>> Begin Supplied data

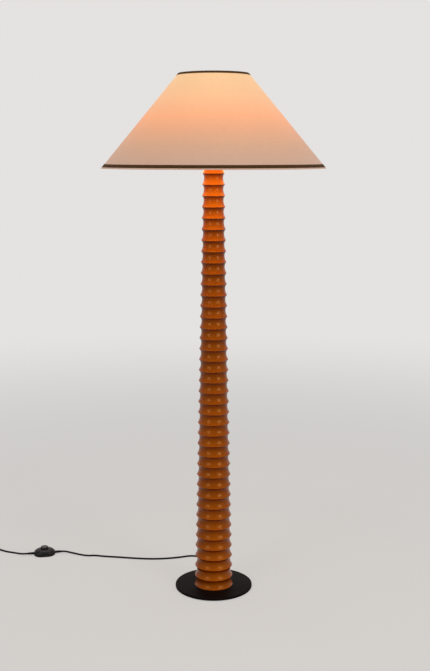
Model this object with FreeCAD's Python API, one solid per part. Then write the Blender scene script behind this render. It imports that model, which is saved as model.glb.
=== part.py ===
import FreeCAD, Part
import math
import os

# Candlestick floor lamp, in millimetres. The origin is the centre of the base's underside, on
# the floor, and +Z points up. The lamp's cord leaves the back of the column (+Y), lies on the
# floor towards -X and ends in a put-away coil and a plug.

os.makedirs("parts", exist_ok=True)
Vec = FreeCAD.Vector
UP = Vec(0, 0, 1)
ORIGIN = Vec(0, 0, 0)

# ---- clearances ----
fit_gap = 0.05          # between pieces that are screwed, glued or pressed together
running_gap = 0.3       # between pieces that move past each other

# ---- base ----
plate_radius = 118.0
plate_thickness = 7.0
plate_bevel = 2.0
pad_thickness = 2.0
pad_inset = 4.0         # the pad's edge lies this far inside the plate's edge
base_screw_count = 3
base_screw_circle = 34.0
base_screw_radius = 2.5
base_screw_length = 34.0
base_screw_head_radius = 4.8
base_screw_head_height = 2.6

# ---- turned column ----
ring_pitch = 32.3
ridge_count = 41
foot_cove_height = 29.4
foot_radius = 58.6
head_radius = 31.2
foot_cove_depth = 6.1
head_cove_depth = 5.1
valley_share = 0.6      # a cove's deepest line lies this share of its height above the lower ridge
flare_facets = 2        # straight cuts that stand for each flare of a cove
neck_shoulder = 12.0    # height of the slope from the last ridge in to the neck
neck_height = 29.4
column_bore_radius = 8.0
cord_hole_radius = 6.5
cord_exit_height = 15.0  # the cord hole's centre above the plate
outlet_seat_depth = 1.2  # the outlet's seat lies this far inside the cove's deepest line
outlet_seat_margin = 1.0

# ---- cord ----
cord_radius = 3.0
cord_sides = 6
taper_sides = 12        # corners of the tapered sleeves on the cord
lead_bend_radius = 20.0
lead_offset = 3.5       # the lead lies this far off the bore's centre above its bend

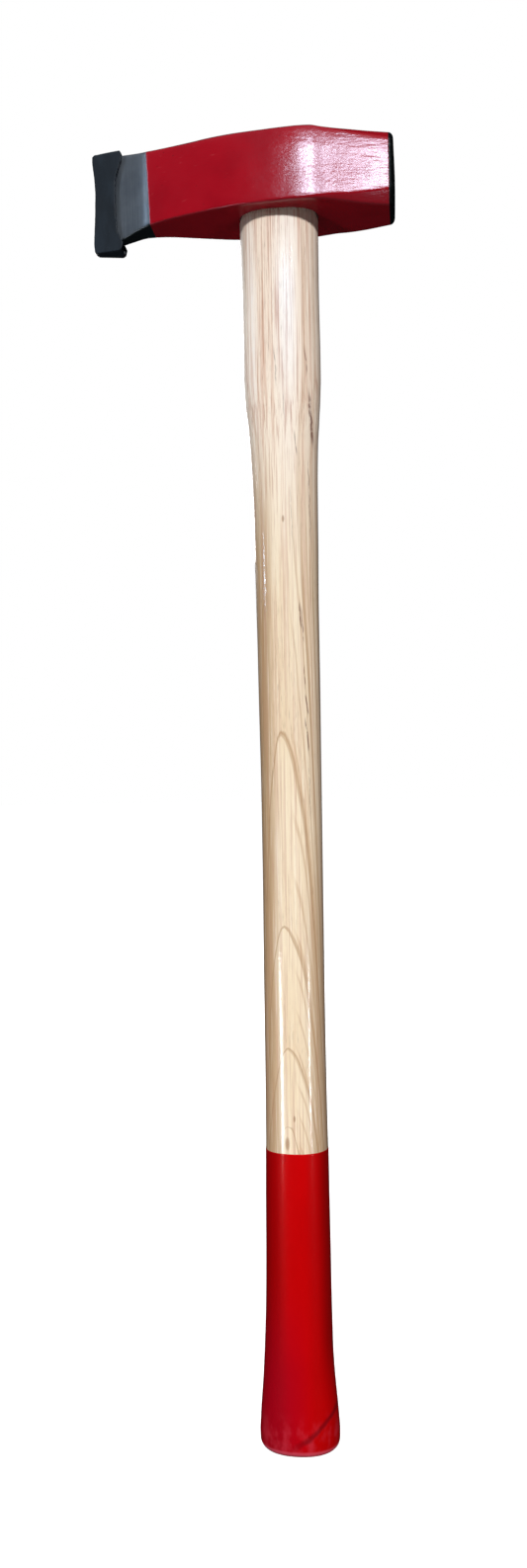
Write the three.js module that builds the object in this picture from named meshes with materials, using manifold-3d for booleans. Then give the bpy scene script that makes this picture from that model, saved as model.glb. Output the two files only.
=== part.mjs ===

>> End Supplied data

Aim of the task.
From the records above, extract every entry exactly as given.

Reply to the exercise.
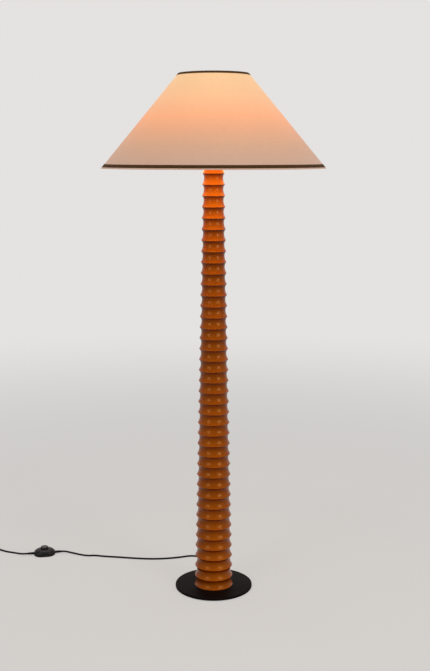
Model this object with FreeCAD's Python API, one solid per part. Then write the Blender scene script behind this render. It imports that model, which is saved as model.glb.
=== part.py ===
import FreeCAD, Part
import math
import os

# Candlestick floor lamp, in millimetres. The origin is the centre of the base's underside, on
# the floor, and +Z points up. The lamp's cord leaves the back of the column (+Y), lies on the
# floor towards -X and ends in a put-away coil and a plug.

os.makedirs("parts", exist_ok=True)
Vec = FreeCAD.Vector
UP = Vec(0, 0, 1)
ORIGIN = Vec(0, 0, 0)

# ---- clearances ----
fit_gap = 0.05          # between pieces that are screwed, glued or pressed together
running_gap = 0.3       # between pieces that move past each other

# ---- base ----
plate_radius = 118.0
plate_thickness = 7.0
plate_bevel = 2.0
pad_thickness = 2.0
pad_inset = 4.0         # the pad's edge lies this far inside the plate's edge
base_screw_count = 3
base_screw_circle = 34.0
base_screw_radius = 2.5
base_screw_length = 34.0
base_screw_head_radius = 4.8
base_screw_head_height = 2.6

# ---- turned column ----
ring_pitch = 32.3
ridge_count = 41
foot_cove_height = 29.4
foot_radius = 58.6
head_radius = 31.2
foot_cove_depth = 6.1
head_cove_depth = 5.1
valley_share = 0.6      # a cove's deepest line lies this share of its height above the lower ridge
flare_facets = 2        # straight cuts that stand for each flare of a cove
neck_shoulder = 12.0    # height of the slope from the last ridge in to the neck
neck_height = 29.4
column_bore_radius = 8.0
cord_hole_radius = 6.5
cord_exit_height = 15.0  # the cord hole's centre above the plate
outlet_seat_depth = 1.2  # the outlet's seat lies this far inside the cove's deepest line
outlet_seat_margin = 1.0

# ---- cord ----
cord_radius = 3.0
cord_sides = 6
taper_sides = 12        # corners of the tapered sleeves on the cord
lead_bend_radius = 20.0
lead_offset = 3.5       # the lead lies this far off the bore's centre above its bend

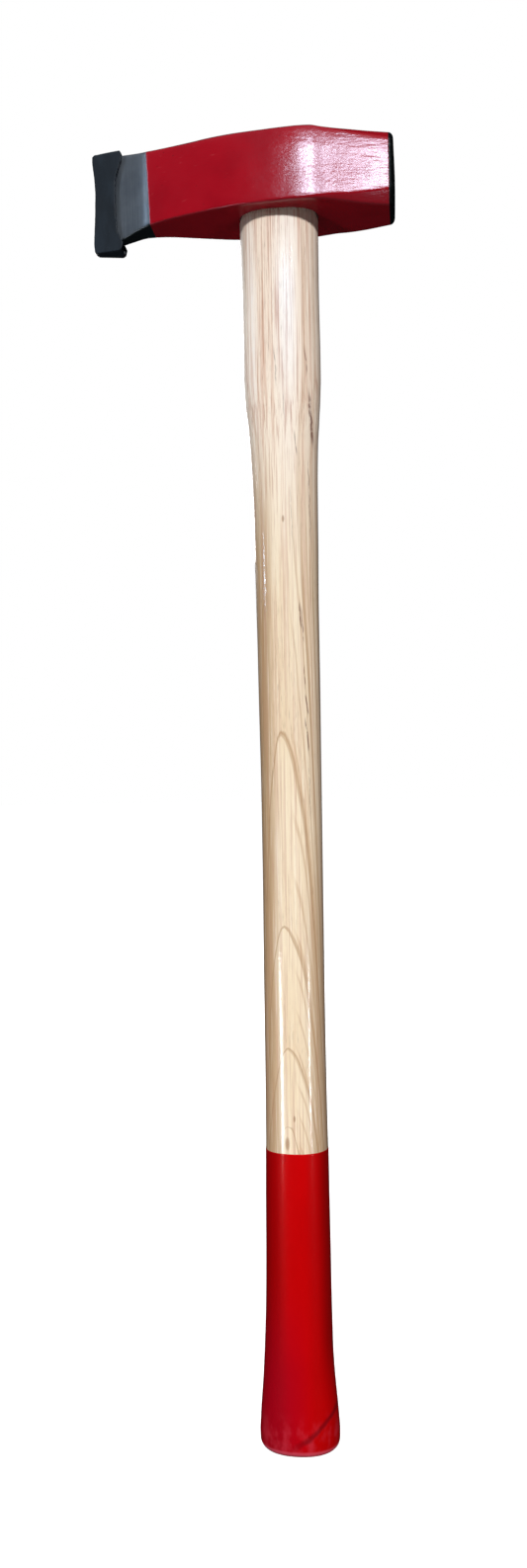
Write the three.js module that builds the object in this picture from named meshes with materials, using manifold-3d for booleans. Then give the bpy scene script that makes this picture from that model, saved as model.glb. Output the two files only.
=== part.mjs ===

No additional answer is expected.